John-Lidenstrauss Lemma

  • [brief introduction.] The lemma states that a small set of points in a high-dimensional can be embedded into a space of much lower dimension in such a way that distance between the points are nearly preserved. The map used for the embedding is at least Lipschitz, and can even be taken to be an orthogonal projection.
  • [lemma] Let $R:R^p\rightarrow R^d$. Let $A$ be finite subset of $R^p$ with $|A|=n$. Assume that for some $\nu \geq 1$, $R_{ij}\in G(\nu)$, and $R_{ij}\sim N(0,1)$. And let $\epsilon,\sigma\in (0,1)$. If $d\geq 100\nu^2 \epsilon^{-2}\log\left(\frac{n}{\sqrt{\sigma}} \right)$. There with probability at least $1-\sigma$, \[ (1-\epsilon)\parallel X-Y\parallel^2 \leq \parallel R^TX-R^TY\parallel^2\leq (1+\epsilon)\parallel X-Y\parallel^2 \]

  • [Lipshitz.] In mathematical analysis, Lipschitz continuity, named after Rudolf Lipschitz, is a strong form of uniform continuity for functions. Intuitively, a Lipschitz continuous function is limited in how fast it can change: there exists a definite real number such that, for every pair of points on the graph of this function, the absolute value of the slope of the line connecting them is not greater than this real number; this bound is called a Lipschitz constant of the function. For instance, every function that has bounded first derivatives is Lipschitz.
    • [definition]
      Given two metric space $(X,d_X)$ and $(Y,d_Y)$, where $d_X,d_Y$ denotes the metric on the set $X,Y$ respectively.
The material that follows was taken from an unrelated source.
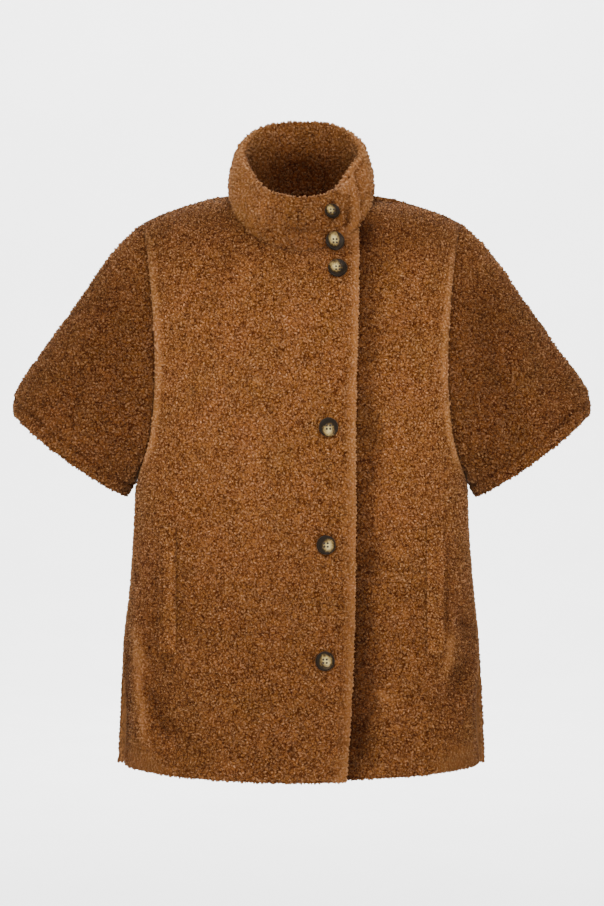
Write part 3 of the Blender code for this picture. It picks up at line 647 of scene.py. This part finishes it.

A function $f:X\rightarrow Y$ is called Lipschitz continuous if there exists a real constant $C\geq 0$ such that, for all $x_1,x_2$ in $X$, \[ d_Y(f(x_1,x_2))\leq K d_X(x_1,x_2) \] Any such $K$ is referred to as a Lipschitz constant for the function $f$. The smallest constant is sometimes called the (best) Lipschitz constant.
    • [example]
      • $f(x)=\sqrt{x^2+5}$ defined for all real numbers is Linpschitz continuous with constant $K=1$.
      • $f(x)=sin(x)$ is Lipschitz continuous because its derivative, the cosine function, is bounded above by 1 in absolute value.